Let’s think about coding self-driving cars to plunge off a cliff, killing that family of four.
Plato said that a person who kills a person by the agency of others, or who contrives the death of a person and is the author of the deed in intention and design, is guilty of murder. Coding machines to terminate a person authors the deed but does that make the coder guilty of murder? Plato recognized that there is a distinction between letting a person die (legal) and making a person die (illegal and immoral). Self-driving cars will not let a person die in a potential accident; they will make the person die by intervening and controlling the process (the cliff versus the car crash).
It’s not for me to say whether this is or is not murder but Plato would likely argue that a self-driving car plunging off a cliff as a matter of coding is committing murder. But it is for me to say, as all jurists should, that AI triggers fundamental issues of law and must be considered with lawyers as part of the decision-making process.

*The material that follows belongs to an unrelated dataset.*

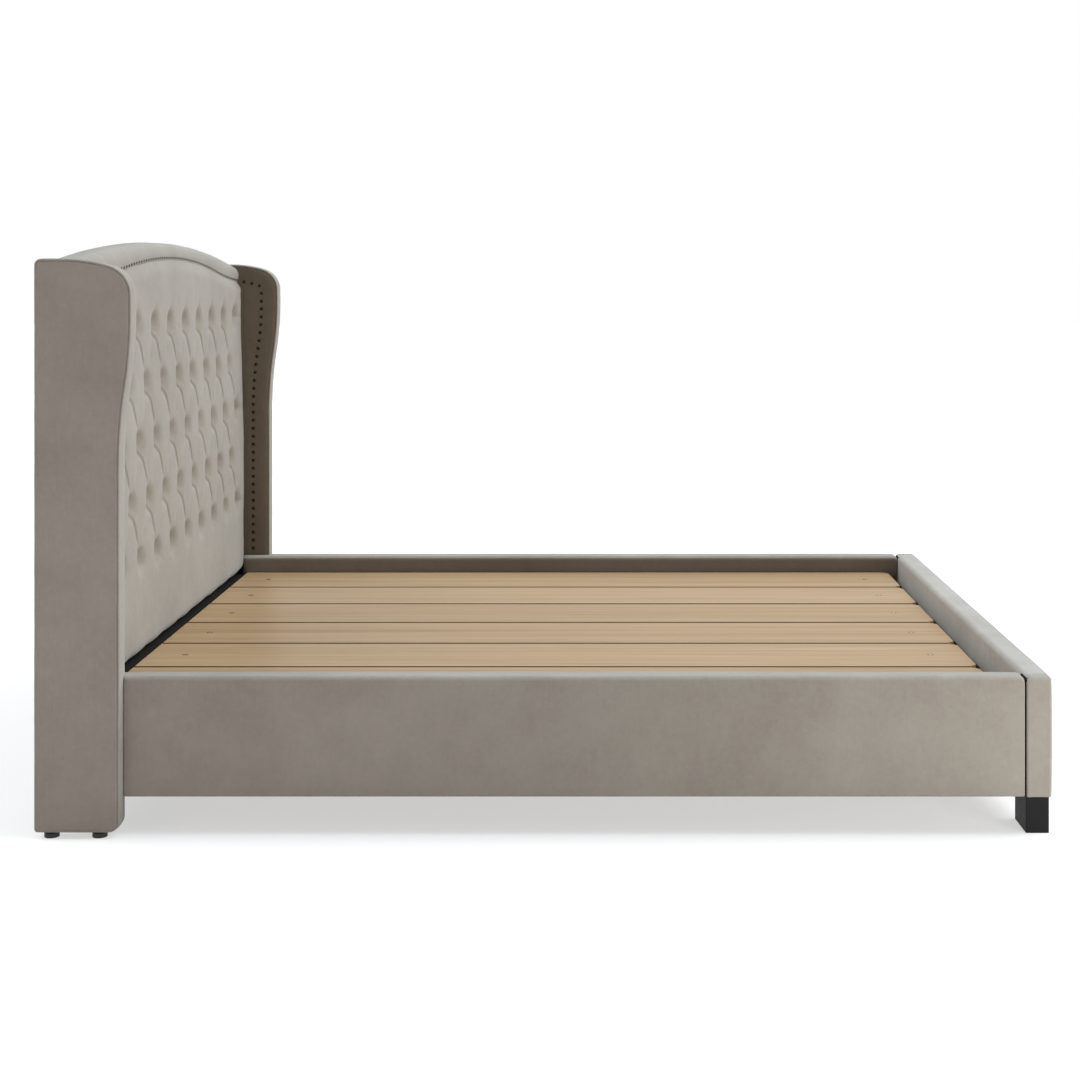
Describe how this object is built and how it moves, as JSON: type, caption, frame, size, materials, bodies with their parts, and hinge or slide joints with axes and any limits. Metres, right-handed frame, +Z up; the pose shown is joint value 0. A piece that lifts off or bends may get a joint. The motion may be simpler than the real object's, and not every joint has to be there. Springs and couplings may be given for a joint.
{
  "type": "upholstered bed",
  "caption": "Upholstered wing bed with an arched diamond-tufted headboard, nailed borders, padded side rails and footboard, lengthwise timber slats, cross bearers and levelling centre supports.",
  "frame": {"origin": "on the floor, in the middle of the bed's length and width", "axes": "+X from the headboard to the footboard, +Y across the bed, +Z up"},
  "size_m": [2.245, 1.711, 1.3279],
  "materials": {
    "upholstery_fabric": "soft brushed taupe cloth with a fine slub",
    "black_cloth": "thin black lining cloth",
    "antique_nail": "dark antique domed nails",
    "black_plastic": "black moulded glides",
    "black_wood": "black satin lacquer",
    "slat_wood": "pale clear-lacquered timber",
    "frame_timber": "bare softwood and board",
    "padding": "foam sheet",
    "zinc_steel": "zinc-plated steel"
  },
  "bodies": {
    "bed_frame": {"bracket_bolts": "zinc_steel", "centre_support_1": "frame_timber", "centre_support_2": "frame_timber", "centre_support_3": "frame_timber", "cross_bearer_1": "frame_timber", "cross_bearer_2": "frame_timber", "cross_bearer_3": "frame_timber", "cross_bearer_4": "frame_timber", "cross_bearer_5": "frame_timber", "foot_leg_far": "black_wood", "foot_leg_near": "black_wood", "footboard_board": "frame_timber", "footboard_cover": "upholstery_fabric", "headboard_arch_rail": "frame_timber", "headboard_back_panel": "upholstery_fabric", "headboard_bearing_rail": "frame_timber", "headboard_border_roll": "upholstery_fabric", "headboard_face_board": "frame_timber", "headboard_lower_panel": "black_cloth", "headboard_middle_rail": "frame_timber", "headboard_nails": "antique_nail", "headboard_post_far": "frame_timber", "headboard_post_near": "frame_timber", "headboard_tufted_pad": "upholstery_fabric", "leg_bolts": "zinc_steel", "rail_board_far": "frame_timber", "rail_board_near": "frame_timber", "rail_bracket_foot_far": "zinc_steel", "rail_bracket_foot_near": "zinc_steel", "rail_bracket_head_far": "zinc_steel", "rail_bracket_head_near": "zinc_steel", "rail_cover_far": "upholstery_fabric", "rail_cover_near": "upholstery_fabric", "rail_ledger_far": "frame_timber", "rail_ledger_near": "frame_timber", "rail_padding_far": "padding", "rail_padding_near": "padding", "slat_1": "slat_wood", "slat_2": "slat_wood", "slat_3": "slat_wood", "slat_4": "slat_wood", "slat_5": "slat_wood", "slat_6": "slat_wood", "slat_screws": "zinc_steel", "wing_bolts": "zinc_steel", "wing_boxing_far": "upholstery_fabric", "wing_boxing_near": "upholstery_fabric", "wing_core_far": "frame_timber", "wing_core_near": "frame_timber", "wing_glides_far": "black_plastic", "wing_glides_near": "black_plastic", "wing_inner_cover_far": "upholstery_fabric", "wing_inner_cover_near": "upholstery_fabric", "wing_nails_far": "antique_nail", "wing_nails_near": "antique_nail", "wing_outer_cover_far": "upholstery_fabric", "wing_outer_cover_near": "upholstery_fabric"},
    "levelling_foot_1": {"levelling_foot_1": "zinc_steel"},
    "levelling_foot_2": {"levelling_foot_2": "zinc_steel"},
    "levelling_foot_3": {"levelling_foot_3": "zinc_steel"}
  },
  "joints": [
    {"name": "levelling_foot_1_screw", "type": "slide", "parent": "bed_frame", "child": "levelling_foot_1", "axis": [0, 0, -1], "range_m": [-0.01, 0.015]},
    {"name": "levelling_foot_2_screw", "type": "slide", "parent": "bed_frame", "child": "levelling_foot_2", "axis": [0, 0, -1], "range_m": [-0.01, 0.015]},
    {"name": "levelling_foot_3_screw", "type": "slide", "parent": "bed_frame", "child": "levelling_foot_3", "axis": [0, 0, -1], "range_m": [-0.01, 0.015]}
  ]
}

Self-driving cars are not the only situation where there will be death by autonomous machines.
The US military has developed artificially intelligent micro drones that act autonomously using AI, and are designed to work like a swarm, communicating and making decisions together, including adaptive formation flying. It is likely they will be used for surveillance missions and targeted assassinations in the future. Drones and robotic killing machines are expected to revolutionalize warfare with a first-lead advantage, allowing for the increase of human and infrastructure destruction without the corresponding risks to human life on the part of the initiating country.
Russia is creating a robot army with “killer robots”. The Russian Chief of General Staff has disclosed that Russia is building a roboticized unit capable of independently conducting military operations. Russia’s United Instrument Manufacturing Corporation has developed software that it says can be installed on any robotic system to allow it to make decisions to kill on its own, such as carrying out an attack on enemy artillery without human intervention. It uses AI to locate a human on a battlefield (or a living room) to eliminate him or her.
And then there will also very likely be rogue coders who will code AI to be harmful, or obviously coders who will hack into AI systems to re-code for destructive conduct that harms humanity, or destroys infrastructure, or locates a target and uses artificial intelligence to kill a person. A politician hooked up to an automated medicine dispenser, for example in a hospital setting, could be exterminated remotely. We don’t have laws for murder by AI .
Professor Frederick Kile, who worked on NASA’s Apollo mission as an engineer, was one of the first to suggest that in AI we pay attention to the great works of antiquity to ensure that we have external criterion against which to measure what is ethical as we code our way to the next world order . For example, how Catholic medical pacifism view a machine-engineered death may be important to consider.
In the Book of Law, Plato wrote that there is no justice when jurists are silent and indeed the lawyers, lawmakers and judges should insist that, as AI progresses any further, we are included to ensure the preservation of the rule of law and to re-address the centuries old questions that plagued philosophers. But it’s not just jurists who have a say – in law, the state has an unqualified interest in the preservation and protection of human life and it too must be part of a dialogue on how, if and when machines are authorized to end a human life.
In August 2017, this self-driving car blew up on a road in China. The passenger managed to jump out of the car but who would be liable if he was killed in the flames?
"Self-driving" car erupts into a fireball on a street in Nanjing, China. The blaze is believed to be caused by spontaneous combustion pic.twitter.com/KFF2kepTYk
— China Xinhua News (@XHNews) August 20, 2017
 Christine Duhaime, Digital Finance Institute, “The Promises and Perils of AI and the Law”, United Nations UNCITRAL, 2016.
 Frederick Kile, “Artificial intelligence and society: a furtive transformation”, AI & Soc (2013) 28:107-115.